The film was influenced by the 1963 Swedish documentary Ingmar Bergman Makes a Movie, in which property master Karl-Arne Bergman discusses how his recent ankylosing spondylitis diagnosis is transforming his physical and emotional life. Yonah Lewis noted, "We instantly loved the way Karl-Arne was talking about the inevitability of it, about having to come to terms with the disease, that there was nothing you can change. It doesn’t kill you, you aren’t done but your life is changed in a way that is forever altered."

=== Casting ===
Claudia Dey, who the directing pair had worked with on their previous film, Amy George, was cast in the lead role. "Casting is always really hard for us, and we really don’t like it very much," explained Calvin Thomas. "We had worked with Claudia before, and we wrote her and said “Do you know of any buddies who might want to do this?” And she wrote back and said, “I would do it." We never thought to ask her because she had just had a baby and she was busy working on a new book, and it just never occurred to us."

=== Filming ===
Lewis and Thomas, and the film's third screenwriter, Lewis' younger brother, Lev Lewis, set the story in the dead of winter, but there was an early-March thaw in Hunstville, Ontario during principal photography they weren't prepared for. "We would get our really small crew to shovel snow from one location to another to make it look like we had more of it than we did, but eventually we just had to give up and sort of let spring just happen. It changed the movie in a great way," said Thomas. Adding that it's "super Canadian to make a film about being afraid of weather and the seasons."

The opening of the film and the few flashbacks were shot as pick-ups back in Toronto during the edit. "There was nothing in the original screenplay other than just the cabin. Through watching other cuts of it and showing it to friends and other people, we realized there needed to be a little bit more contrast to talk about where she was coming from and where she was going, and you couldn’t get any sense of that before," explained Lewis.

=== Music ===
The score for The Oxbow Cure was written by Lev Lewis. The film features two songs, "My Prayer" and "With These Hands", performed by P.J. Proby.

== Reception ==
The film received generally positive reviews from critics during its limited theatrical run.

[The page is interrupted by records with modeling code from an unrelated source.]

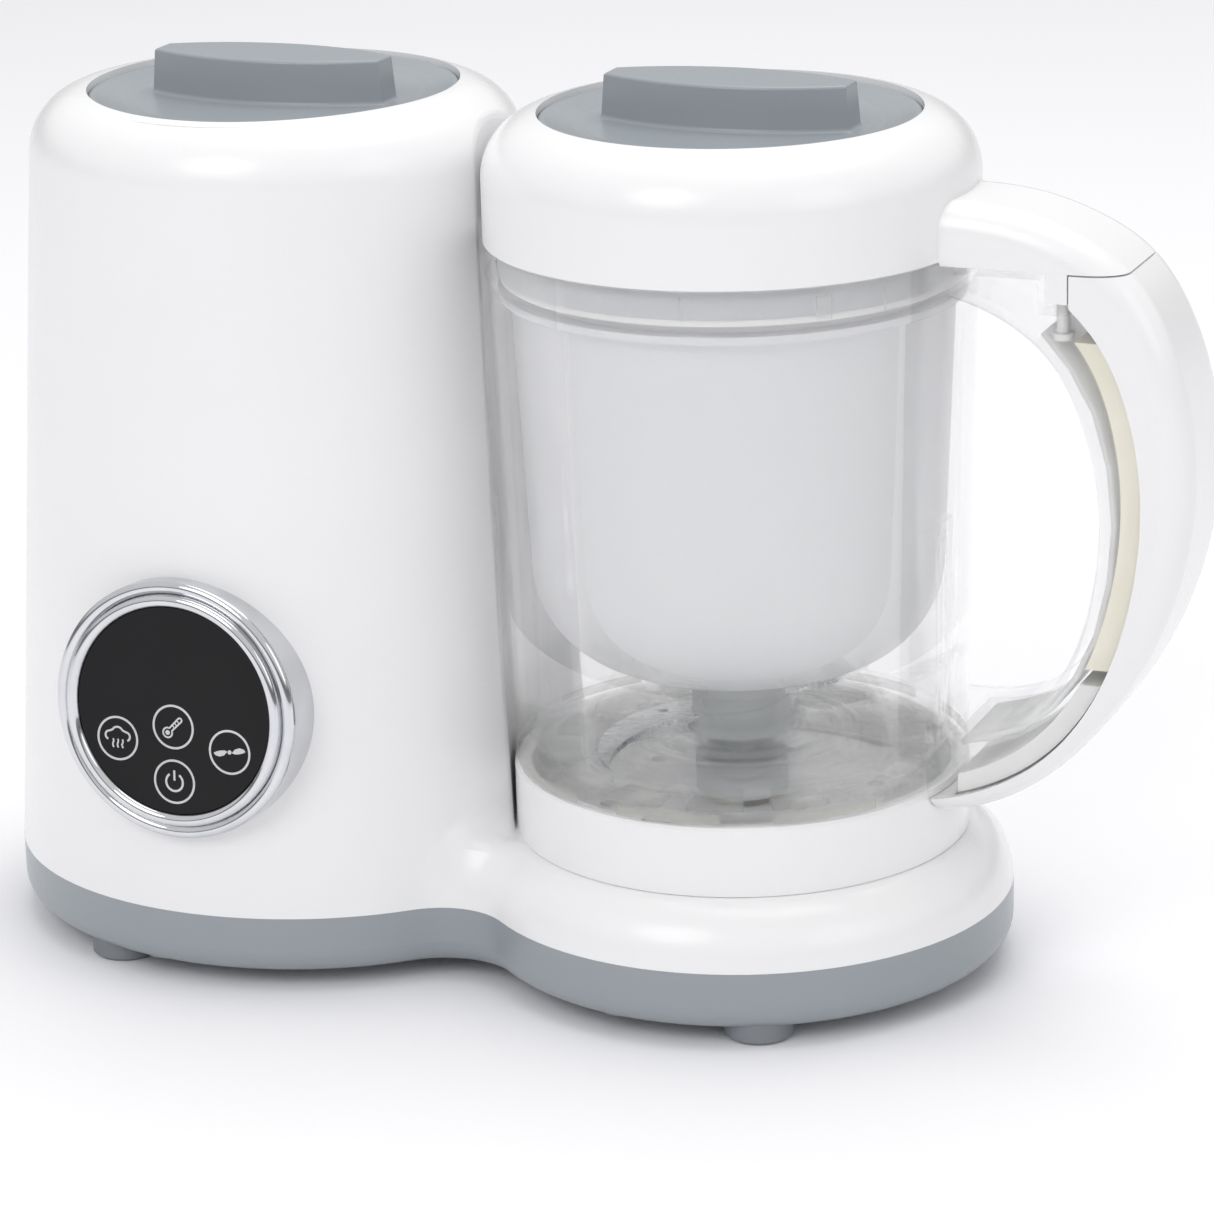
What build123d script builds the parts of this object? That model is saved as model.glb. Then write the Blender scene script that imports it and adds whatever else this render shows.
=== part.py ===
"""Baby food maker: steaming tower, clear blending jar, lid, basket, blades and drive train.

Millimetres, Z up, floor at Z = 0. The tower stands at -X, the jar at +X and the
control panel looks along -Y. The part is symmetric about XZ apart from the panel.
"""
import os
from math import cos, pi, radians, sin, sqrt

from build123d import *

os.makedirs("parts", exist_ok=True)

# ---------------------------------------------------------------- driving sizes
JX = 39.4                      # jar, lid and drive axis
TX = -82.4                     # tower, tank and motor axis
SPLIT_Z = 19.8                 # white housing above, grey pan below
TOP_Z = 216.0                  # crown of tower and lid
WALL = 2.6                     # housing wall

TOWER_A, TOWER_B = 76.0, 70.7  # tower half lengths along X and Y at SPLIT_Z
TOWER_A_TOP, TOWER_B_TOP = 61.6, 57.3   # the same at TOP_Z, before rounding
CROWN_R = 16.0                 # rounding of the tower crown
SHOULDER_R = 67.9              # housing foot around the jar
WAIST_R = 18.0                 # blend between tower and jar in plan
SEAT_Z = 35.3                  # top of the housing under the jar seat
FLANK_R0, FLANK_R1 = 57.6, 63.4  # hollow flank around the jar axis, bottom and top

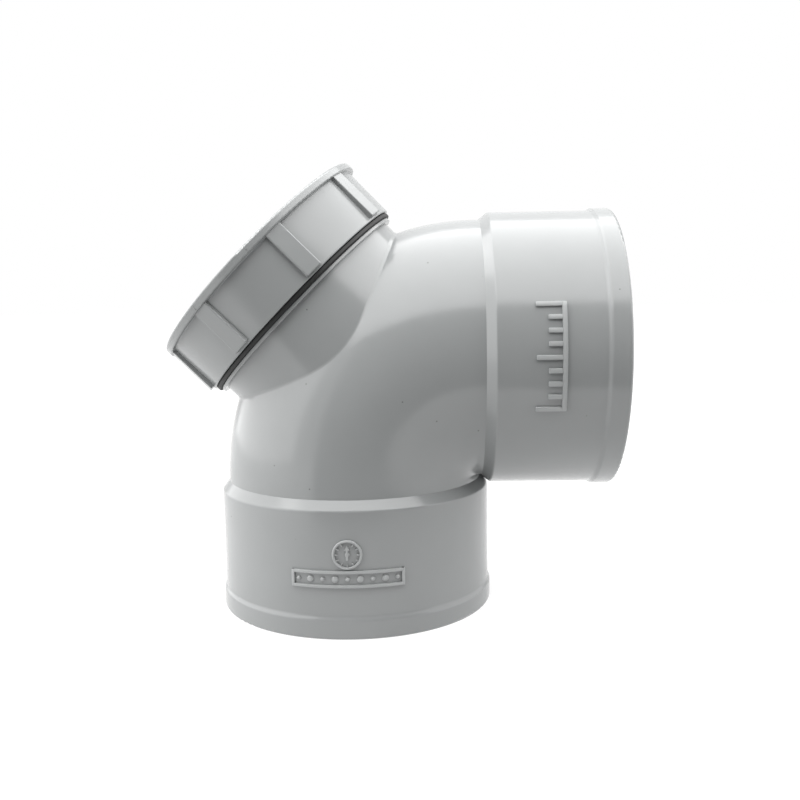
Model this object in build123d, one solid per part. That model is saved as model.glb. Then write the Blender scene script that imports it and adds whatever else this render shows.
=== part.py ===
from build123d import *
import os

# A 90 mm drain-pipe inspection bend: one PVC-U moulding with a socket at each end of a tight
# 90 degree bend and a threaded neck on its back, a ribbed screw cap, and a flat rubber ring.
# Millimetres. The fitting stands on the mouth of its lower socket. The origin is the centre of
# that mouth, +Z goes up the socket's axis and +X runs along the other socket's axis.
# The neck leaves the point where the two socket axes cross, at 45 degrees up and back.

# Pipe and sockets
pipe_r = 45.0
socket_play = 0.15
socket_bore_r = pipe_r + socket_play
socket_wall = 3.35
socket_r = socket_bore_r + socket_wall
socket_depth = 41.0
centre_to_mouth = 91.6
mouth_band_r = socket_r + 0.75
mouth_band_width = 6.6
band_step = 1.2
band_round = 1.4
mouth_round = 1.1
mouth_lead_in = 0.4

# Bend
bend_wall = 3.3
bore_r = 42.7
body_r = bore_r + bend_wall
bend_r = 44.0
shoulder_low = 42.7
shoulder_high = 45.9
shoulder_round = 1.2

# Neck, measured outwards from the crossing point of the socket axes
neck_tilt = -45.0
boss_r = 41.0
boss_fillet = 1.5
collar_r = 42.8
collar_low = 22.7
collar_top = 24.0
neck_core_r = 39.85
neck_bore_r = 36.5
neck_rim = 42.4
rim_round = 0.6

# Screw thread
pitch = 5.0
thread_depth = 1.3
thread_turns = 2.3
neck_thread_height = 28.6
cap_thread_lag = -0.6
thread_play = 0.3
ridge_root_width = 3.0
ridge_crest_width = 1.6
ridge_bite = 0.3

# Sealing ring
ring_r = 43.8
ring_hole_r = neck_core_r + 0.25
ring_thickness = 1.5
ring_round = 0.45

# Screw cap
cap_low = 25.6
cap_wall_r = 44.5
cap_wall_draft = 0.35
cap_bore_r = neck_core_r + thread_depth + thread_play
cap_flange_r = 46.7
cap_flange_low = 44.6
cap_top = 47.5
cap_plate = 2.9
cap_recess_r = 39.5
cap_recess_depth = 1.3
cap_ring_r = 20.0
cap_ring_width = 1.4
cap_ring_height = 0.5
gate_mark_r = 3.0
gate_mark_height = 0.6
rib_count = 8
rib_first_angle = 18.0
rib_width = 6.4
rib_top_r = 46.1
rib_low = cap_low + 0.7
rib_round = 0.45


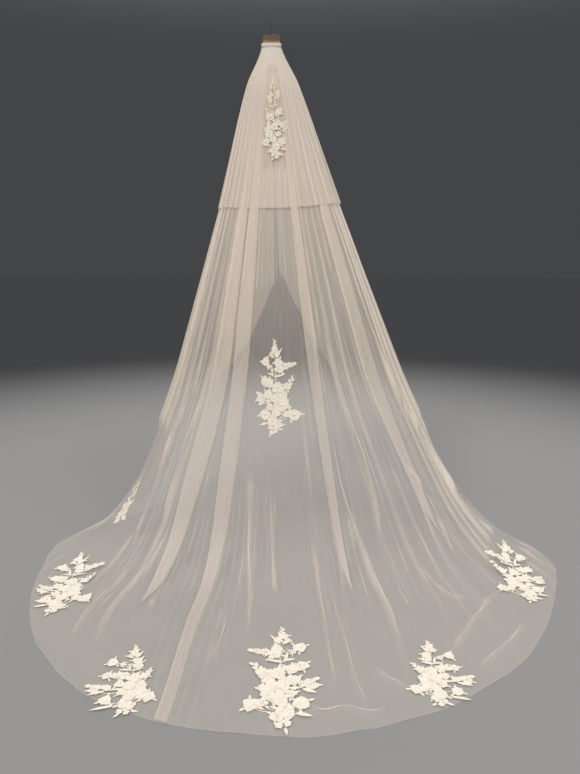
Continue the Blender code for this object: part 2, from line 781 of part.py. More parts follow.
def build_lace(collection, cloth, columns, skin):
    lace = material("lace", LACE_COLOUR, 0.7)
    for name, x, y, direction, length, left, right, gap in FLOOR_SPRAYS:
        place = floor_placer(cloth, x, y, direction)
        add_object(collection, name, spray_mesh(name, length, left, right, gap, place), lace)
    for name, turn, run, length, left, right, gap in HUNG_SPRAYS:
        place = skin_placer(columns, skin, turn, run)
        if run < BLUSHER_RUN:
            place = envelope_placer(turn, run)
        add_object(collection, name, spray_mesh(name, length, left, right, gap, place), lace)


def build_fittings(collection):
    satin = material("satin", (0.90, 0.84, 0.74, 1.0), 0.4)
    gold = material("gold_wire", (0.62, 0.42, 0.20, 1.0), 0.3, 1.0)
    black = material("black_wire", (0.015, 0.015, 0.015, 1.0), 0.4, 0.6)
    middle = BAND_TOP_Z - BAND_HEIGHT / 2.0
    band = add_object(collection, "binding_band", band_mesh("binding_band"), satin, (0.0, 0.0, middle))
    add_bevel(band, BAND_BEVEL)
    spine_z = BAND_TOP_Z + SEAM_GAP + SPINE_SIZE.z / 2.0
    spine = box_mesh("comb_spine", SPINE_SIZE)
    add_bevel(add_object(collection, "comb_spine", spine, gold, (0.0, 0.0, spine_z)), SPINE_BEVEL)
    add_wire(collection, "comb_teeth", teeth_points(), TOOTH_WIRE, gold)
    add_wire(collection, "hook", hook_points(), HOOK_WIRE, black)


def main():
    for old in list(bpy.data.objects):
        bpy.data.objects.remove(old, do_unlink=True)
    collection = bpy.data.collections.new("bridal_veil")
    bpy.context.scene.collection.children.link(collection)
    cloth, columns, skin = build_cloth(collection)
    build_lace(collection, cloth, columns, skin)
    build_fittings(collection)
    bpy.context.view_layer.update()


main()
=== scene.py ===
"""The looks of a two-tier bridal veil of sheer tulle with lace sprays, hung by its comb from a hook.

Metres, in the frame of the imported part: the origin is the top of the hook and the front looks
towards -Y. A turn is an angle round the veil in degrees, 0 at the front and positive to the right.
A run is a length of cloth measured down from the gathered edge.
"""

import math

import bmesh
import bpy
import numpy as np
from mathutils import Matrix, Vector
from mathutils.bvhtree import BVHTree


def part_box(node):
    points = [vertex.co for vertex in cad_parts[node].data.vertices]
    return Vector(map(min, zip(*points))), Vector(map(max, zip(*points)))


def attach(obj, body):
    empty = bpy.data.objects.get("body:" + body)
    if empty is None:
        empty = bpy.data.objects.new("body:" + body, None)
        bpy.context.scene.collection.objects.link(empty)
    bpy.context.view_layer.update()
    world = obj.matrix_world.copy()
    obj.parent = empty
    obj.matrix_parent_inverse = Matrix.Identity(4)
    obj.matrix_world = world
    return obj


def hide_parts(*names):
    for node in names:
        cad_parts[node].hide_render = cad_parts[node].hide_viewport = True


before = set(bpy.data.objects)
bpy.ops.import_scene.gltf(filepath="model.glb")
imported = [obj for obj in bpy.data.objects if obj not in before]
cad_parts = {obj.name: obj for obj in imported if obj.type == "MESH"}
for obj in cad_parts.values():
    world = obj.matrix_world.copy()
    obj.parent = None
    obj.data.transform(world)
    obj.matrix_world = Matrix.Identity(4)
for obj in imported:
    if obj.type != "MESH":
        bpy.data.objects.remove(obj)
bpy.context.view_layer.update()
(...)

NOW Magazines José Teodoro called it "a strikingly intimate and imaginative journey into the phantasmagoric wilderness." The Globe and Mails Adam Nayman praised it as "a potent and poetic piece of portraiture that doubles as a hymn to the frostbitten Muskokan landscape." Jason Anderson for Cinema Scope wrote, "Though feelings of fear and pain are palpable in almost every moment of The Oxbow Cure, a curious sense of exhilaration cuts through the frigid dead. Maybe that’s due to the co-directors’ Yonah Lewis and Calvin Thomas’ possible realization that they’ve managed to do something uncommonly brave within a Canadian system that bristles at anything resembling an authentic challenge to prevailing norms." Andrew Parker for That Shelf described the film as "the kind of art that makes people household names and will cause those who see it to remark upon it for years to come."